▶ [Your task] Scan the material that follows. Copy every line containing the word "points".

(Records from a data collection)
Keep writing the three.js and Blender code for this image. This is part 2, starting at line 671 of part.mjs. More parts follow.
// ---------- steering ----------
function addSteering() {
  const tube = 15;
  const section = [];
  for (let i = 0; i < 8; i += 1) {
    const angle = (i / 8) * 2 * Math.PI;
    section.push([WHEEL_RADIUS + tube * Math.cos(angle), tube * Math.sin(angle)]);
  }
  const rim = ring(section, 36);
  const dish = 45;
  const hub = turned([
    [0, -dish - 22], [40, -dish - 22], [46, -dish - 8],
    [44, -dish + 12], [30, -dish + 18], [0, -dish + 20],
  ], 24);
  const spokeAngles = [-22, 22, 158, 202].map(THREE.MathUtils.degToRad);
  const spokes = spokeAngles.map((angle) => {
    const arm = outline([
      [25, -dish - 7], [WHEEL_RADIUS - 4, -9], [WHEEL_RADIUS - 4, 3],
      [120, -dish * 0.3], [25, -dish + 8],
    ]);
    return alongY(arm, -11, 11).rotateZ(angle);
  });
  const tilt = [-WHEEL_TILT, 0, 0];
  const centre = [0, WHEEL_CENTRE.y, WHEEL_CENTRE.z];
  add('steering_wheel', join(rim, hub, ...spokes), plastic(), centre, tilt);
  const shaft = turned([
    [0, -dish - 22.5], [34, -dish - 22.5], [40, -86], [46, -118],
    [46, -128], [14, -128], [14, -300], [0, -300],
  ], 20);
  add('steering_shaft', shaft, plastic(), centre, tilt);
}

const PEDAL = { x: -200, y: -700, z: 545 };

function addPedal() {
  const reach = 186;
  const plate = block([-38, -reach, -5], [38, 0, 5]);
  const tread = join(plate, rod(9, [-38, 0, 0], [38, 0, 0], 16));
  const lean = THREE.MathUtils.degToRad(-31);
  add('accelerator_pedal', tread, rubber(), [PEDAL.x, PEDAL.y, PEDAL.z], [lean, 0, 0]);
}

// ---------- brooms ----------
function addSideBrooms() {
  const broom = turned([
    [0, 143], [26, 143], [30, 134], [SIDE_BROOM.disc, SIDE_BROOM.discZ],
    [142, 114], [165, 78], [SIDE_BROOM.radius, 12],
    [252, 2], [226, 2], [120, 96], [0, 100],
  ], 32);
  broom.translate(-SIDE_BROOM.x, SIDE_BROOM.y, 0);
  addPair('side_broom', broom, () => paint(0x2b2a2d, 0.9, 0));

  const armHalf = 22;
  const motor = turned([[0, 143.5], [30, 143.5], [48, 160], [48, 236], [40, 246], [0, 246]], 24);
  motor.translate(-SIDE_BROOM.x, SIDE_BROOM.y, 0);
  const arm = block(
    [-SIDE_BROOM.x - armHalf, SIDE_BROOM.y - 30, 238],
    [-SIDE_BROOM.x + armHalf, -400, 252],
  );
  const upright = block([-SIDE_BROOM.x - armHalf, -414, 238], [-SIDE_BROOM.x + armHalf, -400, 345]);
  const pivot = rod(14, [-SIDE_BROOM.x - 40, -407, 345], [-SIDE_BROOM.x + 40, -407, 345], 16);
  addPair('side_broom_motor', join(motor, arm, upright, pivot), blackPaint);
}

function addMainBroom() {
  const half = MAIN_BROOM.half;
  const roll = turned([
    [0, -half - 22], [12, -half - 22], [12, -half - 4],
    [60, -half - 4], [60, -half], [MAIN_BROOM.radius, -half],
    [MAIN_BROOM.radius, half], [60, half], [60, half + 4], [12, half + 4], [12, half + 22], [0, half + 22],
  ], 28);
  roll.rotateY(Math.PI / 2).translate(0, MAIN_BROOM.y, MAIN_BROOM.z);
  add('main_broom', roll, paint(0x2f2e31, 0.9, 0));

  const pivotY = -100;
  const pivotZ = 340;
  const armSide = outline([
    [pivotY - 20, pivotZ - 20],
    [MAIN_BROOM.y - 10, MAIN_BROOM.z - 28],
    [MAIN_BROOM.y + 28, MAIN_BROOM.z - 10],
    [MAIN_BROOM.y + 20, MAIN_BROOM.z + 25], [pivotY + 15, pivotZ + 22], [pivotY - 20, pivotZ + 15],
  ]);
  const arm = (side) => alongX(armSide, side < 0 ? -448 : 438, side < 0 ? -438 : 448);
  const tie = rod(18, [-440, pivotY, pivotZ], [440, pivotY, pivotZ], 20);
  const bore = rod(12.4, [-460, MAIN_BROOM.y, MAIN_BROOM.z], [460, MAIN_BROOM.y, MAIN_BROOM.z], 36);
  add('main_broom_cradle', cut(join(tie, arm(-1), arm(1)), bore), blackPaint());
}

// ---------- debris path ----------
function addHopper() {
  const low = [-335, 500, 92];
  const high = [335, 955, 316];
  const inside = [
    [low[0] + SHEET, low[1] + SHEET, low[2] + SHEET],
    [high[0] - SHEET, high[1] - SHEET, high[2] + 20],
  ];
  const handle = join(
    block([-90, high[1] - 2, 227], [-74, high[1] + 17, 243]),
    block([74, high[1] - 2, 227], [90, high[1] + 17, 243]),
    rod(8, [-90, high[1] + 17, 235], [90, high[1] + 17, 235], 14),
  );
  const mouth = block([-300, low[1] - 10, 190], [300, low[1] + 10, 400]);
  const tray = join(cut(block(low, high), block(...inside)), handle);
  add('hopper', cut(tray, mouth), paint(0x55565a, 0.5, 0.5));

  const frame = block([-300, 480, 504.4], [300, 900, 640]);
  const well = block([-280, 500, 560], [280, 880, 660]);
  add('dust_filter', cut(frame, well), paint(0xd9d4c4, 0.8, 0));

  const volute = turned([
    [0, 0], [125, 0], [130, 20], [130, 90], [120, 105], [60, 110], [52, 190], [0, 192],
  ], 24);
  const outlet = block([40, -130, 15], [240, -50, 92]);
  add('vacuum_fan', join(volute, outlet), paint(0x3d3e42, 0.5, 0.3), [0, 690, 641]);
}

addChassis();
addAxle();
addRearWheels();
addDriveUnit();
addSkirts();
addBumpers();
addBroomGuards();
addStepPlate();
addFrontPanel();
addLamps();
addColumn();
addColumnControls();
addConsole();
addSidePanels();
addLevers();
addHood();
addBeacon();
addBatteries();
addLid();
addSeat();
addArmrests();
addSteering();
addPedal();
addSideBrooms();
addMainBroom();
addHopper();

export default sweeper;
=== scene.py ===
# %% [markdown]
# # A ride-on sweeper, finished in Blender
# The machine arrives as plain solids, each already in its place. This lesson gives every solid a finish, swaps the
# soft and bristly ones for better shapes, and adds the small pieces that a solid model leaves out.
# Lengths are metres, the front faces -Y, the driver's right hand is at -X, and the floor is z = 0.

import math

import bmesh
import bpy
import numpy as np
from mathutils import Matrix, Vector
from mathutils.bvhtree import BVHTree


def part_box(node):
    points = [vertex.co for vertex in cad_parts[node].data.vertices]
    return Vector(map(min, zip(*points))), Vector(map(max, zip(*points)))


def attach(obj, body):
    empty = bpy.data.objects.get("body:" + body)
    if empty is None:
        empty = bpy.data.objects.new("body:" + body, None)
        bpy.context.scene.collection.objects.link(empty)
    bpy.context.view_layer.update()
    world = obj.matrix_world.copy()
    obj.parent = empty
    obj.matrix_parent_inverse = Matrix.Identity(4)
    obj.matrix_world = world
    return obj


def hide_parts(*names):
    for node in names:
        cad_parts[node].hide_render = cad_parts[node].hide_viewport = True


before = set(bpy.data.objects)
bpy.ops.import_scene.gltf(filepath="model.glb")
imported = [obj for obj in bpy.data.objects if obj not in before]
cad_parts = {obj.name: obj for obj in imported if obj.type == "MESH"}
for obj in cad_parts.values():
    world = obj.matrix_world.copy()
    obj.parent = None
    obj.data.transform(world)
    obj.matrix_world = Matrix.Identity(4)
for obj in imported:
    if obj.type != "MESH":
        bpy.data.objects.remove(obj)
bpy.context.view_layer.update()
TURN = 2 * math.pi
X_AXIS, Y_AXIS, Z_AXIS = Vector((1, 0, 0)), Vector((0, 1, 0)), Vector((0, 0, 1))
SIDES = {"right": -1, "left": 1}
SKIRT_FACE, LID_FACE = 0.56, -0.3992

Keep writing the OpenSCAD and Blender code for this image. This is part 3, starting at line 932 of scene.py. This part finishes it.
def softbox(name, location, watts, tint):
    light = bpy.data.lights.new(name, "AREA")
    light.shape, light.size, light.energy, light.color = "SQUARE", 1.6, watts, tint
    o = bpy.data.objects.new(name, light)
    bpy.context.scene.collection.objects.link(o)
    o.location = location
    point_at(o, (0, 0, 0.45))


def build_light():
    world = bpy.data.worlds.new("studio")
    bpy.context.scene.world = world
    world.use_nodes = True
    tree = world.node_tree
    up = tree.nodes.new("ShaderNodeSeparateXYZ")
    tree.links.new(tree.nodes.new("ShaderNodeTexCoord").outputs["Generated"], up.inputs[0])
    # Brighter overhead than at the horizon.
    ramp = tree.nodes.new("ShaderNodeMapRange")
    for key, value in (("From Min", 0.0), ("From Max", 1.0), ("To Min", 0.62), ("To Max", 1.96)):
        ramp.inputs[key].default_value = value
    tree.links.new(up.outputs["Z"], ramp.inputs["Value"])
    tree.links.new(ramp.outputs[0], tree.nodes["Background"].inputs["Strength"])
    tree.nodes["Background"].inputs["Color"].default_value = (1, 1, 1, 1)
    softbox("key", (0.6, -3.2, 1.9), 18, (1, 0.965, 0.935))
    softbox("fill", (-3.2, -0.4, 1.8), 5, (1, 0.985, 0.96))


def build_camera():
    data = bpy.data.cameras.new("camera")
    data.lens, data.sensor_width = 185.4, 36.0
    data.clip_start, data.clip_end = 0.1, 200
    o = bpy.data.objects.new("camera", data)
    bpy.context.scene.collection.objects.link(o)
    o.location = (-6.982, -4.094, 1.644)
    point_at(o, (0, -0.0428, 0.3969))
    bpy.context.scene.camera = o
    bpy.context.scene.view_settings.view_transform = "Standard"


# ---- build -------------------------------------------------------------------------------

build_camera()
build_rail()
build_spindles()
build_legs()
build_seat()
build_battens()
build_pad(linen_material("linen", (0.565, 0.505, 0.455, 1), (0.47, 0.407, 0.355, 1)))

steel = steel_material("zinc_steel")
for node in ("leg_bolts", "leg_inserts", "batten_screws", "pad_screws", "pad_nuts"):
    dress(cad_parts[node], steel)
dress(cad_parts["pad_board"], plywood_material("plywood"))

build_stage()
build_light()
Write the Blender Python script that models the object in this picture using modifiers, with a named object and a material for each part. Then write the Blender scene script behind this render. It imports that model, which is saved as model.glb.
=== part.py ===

▶ [The completed task]
    points = [vertex.co for vertex in cad_parts[node].data.vertices]
    return Vector(map(min, zip(*points))), Vector(map(max, zip(*points)))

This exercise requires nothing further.